Task to complete
Find each line in the following listing that has the string "frame", then state the count and nothing else.

..........

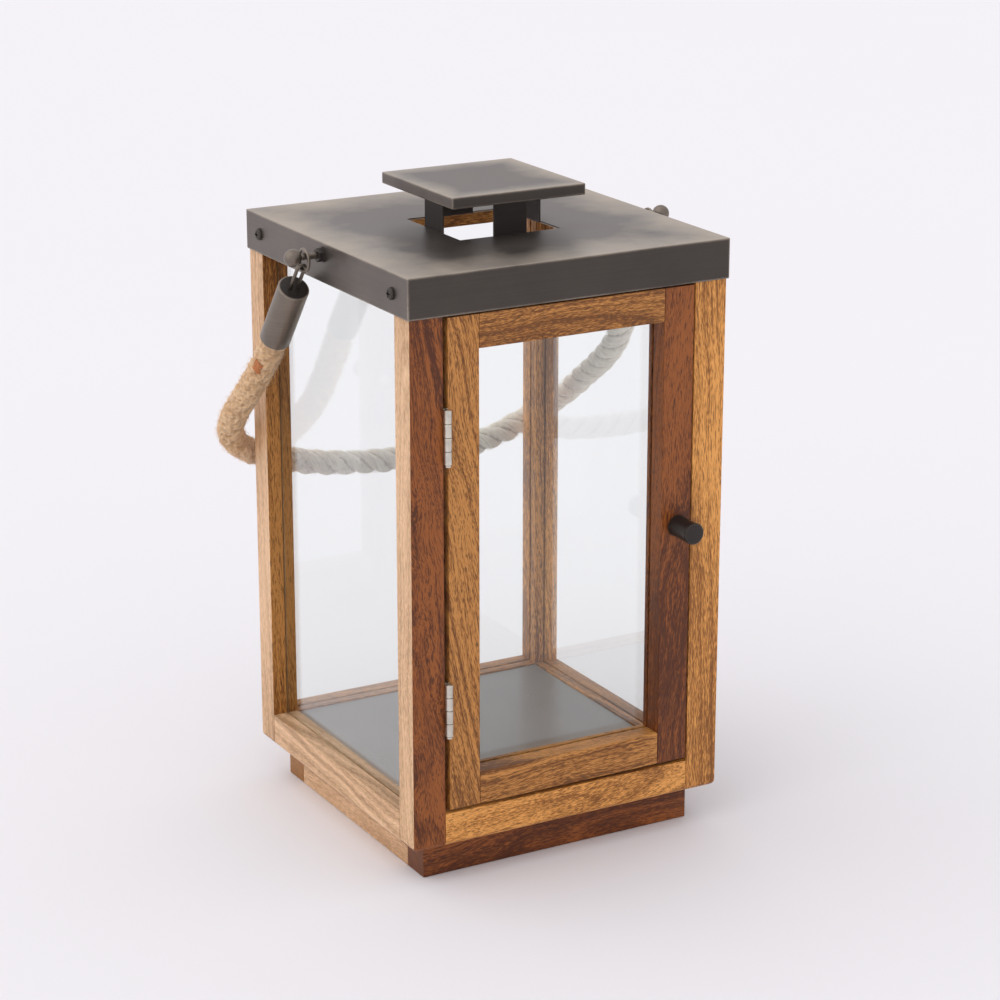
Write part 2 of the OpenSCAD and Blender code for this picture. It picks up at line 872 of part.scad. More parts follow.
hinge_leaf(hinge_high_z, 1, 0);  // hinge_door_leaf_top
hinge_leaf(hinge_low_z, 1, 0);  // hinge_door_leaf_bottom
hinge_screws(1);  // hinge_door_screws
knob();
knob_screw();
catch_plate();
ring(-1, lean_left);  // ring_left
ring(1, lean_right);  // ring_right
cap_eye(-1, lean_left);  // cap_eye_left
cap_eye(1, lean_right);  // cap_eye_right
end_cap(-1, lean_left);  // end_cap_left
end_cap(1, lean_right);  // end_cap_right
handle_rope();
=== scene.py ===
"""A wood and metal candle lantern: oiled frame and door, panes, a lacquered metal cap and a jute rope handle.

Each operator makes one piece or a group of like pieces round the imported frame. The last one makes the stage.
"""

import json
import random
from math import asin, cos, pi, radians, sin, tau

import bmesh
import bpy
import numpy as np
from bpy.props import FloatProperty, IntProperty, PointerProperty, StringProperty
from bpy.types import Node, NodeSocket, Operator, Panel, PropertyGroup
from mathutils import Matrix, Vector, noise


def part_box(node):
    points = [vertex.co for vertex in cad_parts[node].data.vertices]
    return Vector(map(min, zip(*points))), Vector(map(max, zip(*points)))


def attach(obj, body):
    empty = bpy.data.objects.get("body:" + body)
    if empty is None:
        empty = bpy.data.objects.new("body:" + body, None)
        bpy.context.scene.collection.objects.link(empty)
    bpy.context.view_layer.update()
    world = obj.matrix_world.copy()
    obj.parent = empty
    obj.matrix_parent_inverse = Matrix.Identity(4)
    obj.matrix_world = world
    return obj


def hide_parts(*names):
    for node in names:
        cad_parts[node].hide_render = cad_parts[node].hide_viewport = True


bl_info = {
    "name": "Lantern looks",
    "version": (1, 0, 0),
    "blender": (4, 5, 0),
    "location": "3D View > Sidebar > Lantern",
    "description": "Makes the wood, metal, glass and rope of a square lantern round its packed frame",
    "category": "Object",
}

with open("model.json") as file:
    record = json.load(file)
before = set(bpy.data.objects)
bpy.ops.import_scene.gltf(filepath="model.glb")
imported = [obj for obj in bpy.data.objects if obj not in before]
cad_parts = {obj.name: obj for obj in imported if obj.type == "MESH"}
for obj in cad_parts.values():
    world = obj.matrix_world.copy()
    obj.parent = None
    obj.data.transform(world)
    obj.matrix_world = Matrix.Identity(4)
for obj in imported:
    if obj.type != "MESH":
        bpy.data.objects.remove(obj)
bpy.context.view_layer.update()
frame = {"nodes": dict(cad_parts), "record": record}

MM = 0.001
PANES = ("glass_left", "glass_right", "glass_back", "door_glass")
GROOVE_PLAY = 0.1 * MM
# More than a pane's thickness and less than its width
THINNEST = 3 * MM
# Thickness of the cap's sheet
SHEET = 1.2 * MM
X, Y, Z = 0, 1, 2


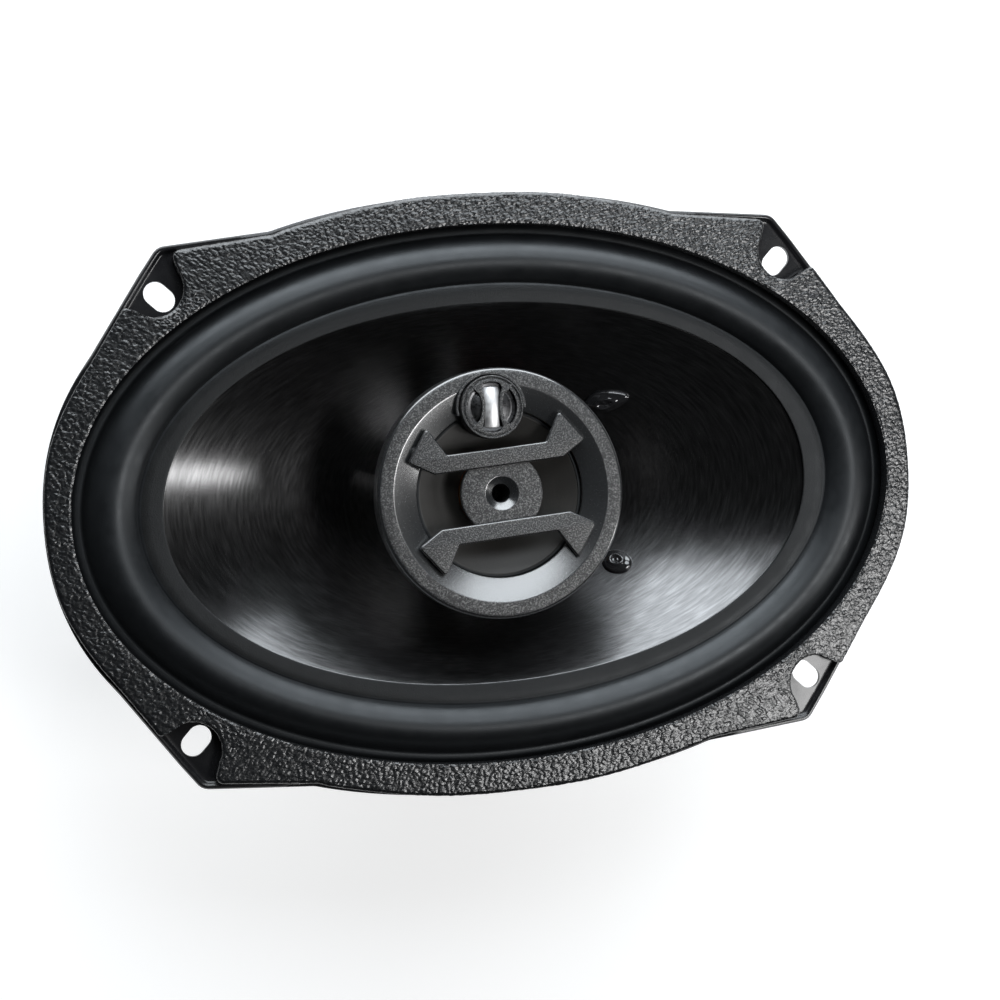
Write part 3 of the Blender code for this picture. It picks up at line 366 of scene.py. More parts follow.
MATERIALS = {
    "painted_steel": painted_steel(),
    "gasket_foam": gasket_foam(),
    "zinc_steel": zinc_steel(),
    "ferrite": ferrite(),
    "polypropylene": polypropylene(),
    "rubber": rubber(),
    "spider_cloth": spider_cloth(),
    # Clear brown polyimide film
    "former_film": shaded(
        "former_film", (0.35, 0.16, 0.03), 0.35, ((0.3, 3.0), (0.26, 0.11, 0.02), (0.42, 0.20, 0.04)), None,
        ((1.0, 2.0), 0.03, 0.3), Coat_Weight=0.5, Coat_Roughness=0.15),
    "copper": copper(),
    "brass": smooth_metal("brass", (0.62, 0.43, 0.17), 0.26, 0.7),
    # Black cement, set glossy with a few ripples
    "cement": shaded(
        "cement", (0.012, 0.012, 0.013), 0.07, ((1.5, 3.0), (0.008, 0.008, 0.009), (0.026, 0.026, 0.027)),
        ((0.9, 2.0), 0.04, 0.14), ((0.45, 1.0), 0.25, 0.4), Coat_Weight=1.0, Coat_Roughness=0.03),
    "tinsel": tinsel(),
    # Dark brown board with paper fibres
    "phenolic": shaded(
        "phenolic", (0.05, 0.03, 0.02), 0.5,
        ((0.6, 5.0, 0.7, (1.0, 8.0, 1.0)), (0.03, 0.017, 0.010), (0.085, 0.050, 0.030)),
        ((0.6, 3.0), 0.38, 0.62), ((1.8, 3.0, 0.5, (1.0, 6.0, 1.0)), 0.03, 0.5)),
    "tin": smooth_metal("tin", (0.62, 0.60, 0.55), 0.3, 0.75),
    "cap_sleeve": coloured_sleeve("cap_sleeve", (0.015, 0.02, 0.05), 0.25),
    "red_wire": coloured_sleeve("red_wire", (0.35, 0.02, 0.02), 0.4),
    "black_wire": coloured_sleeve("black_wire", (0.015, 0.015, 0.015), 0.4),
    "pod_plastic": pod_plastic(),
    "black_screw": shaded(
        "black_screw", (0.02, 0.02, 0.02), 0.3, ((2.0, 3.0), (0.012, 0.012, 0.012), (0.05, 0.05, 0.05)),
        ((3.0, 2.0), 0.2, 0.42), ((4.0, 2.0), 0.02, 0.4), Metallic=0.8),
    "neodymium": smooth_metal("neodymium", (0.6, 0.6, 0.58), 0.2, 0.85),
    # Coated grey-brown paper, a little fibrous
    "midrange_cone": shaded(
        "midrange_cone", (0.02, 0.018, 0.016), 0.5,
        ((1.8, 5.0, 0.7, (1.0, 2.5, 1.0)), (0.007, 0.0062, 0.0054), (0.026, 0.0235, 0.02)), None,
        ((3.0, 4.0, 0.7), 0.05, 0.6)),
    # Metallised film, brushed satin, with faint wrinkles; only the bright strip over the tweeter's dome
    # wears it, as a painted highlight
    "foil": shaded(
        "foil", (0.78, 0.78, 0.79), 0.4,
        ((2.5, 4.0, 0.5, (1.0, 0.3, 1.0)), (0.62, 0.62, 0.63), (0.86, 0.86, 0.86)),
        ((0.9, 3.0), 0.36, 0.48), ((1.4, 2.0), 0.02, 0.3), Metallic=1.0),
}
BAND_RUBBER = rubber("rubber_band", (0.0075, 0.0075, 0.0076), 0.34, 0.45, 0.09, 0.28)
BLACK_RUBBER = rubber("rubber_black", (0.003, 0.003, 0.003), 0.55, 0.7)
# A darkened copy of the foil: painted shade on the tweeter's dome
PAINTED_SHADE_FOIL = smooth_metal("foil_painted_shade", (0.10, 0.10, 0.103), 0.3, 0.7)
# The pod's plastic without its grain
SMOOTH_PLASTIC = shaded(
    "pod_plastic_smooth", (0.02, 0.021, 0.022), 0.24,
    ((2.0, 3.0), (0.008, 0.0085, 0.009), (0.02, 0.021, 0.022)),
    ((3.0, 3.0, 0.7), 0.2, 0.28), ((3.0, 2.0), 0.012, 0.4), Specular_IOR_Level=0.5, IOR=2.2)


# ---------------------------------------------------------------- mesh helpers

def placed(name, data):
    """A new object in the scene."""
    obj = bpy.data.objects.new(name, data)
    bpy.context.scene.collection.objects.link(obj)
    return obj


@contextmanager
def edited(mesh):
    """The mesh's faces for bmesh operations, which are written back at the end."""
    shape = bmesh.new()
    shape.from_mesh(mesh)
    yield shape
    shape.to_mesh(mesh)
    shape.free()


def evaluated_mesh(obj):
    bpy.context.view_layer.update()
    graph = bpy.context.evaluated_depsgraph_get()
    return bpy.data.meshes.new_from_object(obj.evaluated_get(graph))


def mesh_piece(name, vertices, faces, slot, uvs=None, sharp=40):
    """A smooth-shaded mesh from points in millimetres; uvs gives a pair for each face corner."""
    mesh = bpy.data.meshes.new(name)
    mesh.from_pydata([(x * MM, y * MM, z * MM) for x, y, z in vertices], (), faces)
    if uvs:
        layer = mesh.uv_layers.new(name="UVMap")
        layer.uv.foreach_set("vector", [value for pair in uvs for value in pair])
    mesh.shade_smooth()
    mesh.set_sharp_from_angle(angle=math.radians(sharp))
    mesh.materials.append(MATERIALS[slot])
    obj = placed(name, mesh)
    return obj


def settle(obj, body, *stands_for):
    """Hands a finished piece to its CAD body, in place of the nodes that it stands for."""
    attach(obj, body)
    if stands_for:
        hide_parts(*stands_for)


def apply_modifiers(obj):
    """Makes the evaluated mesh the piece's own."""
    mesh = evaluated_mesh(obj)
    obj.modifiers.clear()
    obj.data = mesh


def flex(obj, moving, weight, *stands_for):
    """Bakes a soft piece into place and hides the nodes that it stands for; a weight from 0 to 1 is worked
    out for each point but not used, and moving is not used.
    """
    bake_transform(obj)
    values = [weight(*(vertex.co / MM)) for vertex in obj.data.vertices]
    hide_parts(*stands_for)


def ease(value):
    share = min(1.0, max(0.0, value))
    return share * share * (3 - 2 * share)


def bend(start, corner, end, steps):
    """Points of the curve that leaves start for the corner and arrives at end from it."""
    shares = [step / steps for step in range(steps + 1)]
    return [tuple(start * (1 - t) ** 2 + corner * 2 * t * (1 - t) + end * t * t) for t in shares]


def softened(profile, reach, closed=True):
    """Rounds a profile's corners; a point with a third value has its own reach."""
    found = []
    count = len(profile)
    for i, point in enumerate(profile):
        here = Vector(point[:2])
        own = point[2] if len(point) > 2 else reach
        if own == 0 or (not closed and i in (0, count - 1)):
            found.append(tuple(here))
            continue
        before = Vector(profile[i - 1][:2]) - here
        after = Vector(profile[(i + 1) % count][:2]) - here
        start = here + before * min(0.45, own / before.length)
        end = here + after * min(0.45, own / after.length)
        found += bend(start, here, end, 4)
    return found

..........

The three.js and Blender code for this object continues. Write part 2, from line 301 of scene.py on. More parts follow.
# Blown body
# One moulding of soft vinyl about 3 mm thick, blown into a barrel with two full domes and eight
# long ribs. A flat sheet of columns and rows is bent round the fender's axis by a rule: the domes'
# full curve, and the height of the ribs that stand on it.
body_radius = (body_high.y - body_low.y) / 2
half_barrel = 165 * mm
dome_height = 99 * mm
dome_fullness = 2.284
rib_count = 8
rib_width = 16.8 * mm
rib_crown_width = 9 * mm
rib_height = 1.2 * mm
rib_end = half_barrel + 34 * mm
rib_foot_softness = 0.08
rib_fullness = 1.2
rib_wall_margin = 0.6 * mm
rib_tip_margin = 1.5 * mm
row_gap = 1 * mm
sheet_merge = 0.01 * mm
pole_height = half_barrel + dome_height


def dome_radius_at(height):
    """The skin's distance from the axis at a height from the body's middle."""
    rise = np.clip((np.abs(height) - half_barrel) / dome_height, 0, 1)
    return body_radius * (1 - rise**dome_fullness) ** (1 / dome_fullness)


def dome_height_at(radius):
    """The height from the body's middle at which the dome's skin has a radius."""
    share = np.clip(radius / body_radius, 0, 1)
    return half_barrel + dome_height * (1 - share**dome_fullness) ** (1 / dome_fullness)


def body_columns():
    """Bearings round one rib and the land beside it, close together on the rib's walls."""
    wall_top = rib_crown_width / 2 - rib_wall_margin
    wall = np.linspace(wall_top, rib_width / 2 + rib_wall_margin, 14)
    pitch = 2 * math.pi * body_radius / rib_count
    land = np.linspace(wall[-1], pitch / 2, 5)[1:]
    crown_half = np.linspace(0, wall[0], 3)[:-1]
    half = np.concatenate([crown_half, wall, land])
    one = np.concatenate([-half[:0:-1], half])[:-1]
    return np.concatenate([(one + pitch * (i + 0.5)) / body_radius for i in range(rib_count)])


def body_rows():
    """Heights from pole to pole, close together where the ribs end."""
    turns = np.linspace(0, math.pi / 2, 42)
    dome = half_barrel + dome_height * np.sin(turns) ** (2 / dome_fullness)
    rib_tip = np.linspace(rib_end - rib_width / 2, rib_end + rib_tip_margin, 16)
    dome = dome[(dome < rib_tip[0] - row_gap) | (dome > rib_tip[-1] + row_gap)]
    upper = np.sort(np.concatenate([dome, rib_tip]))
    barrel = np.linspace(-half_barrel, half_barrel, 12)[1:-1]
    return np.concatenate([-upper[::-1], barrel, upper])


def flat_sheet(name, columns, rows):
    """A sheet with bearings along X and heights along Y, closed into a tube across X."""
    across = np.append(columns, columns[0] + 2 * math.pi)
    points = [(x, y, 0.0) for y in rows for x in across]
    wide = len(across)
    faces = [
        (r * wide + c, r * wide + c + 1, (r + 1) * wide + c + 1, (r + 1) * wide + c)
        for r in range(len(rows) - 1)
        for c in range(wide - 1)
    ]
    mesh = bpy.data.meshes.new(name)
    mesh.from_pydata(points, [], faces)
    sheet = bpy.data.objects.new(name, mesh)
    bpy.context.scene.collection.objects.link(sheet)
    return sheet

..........

Reply to the task
4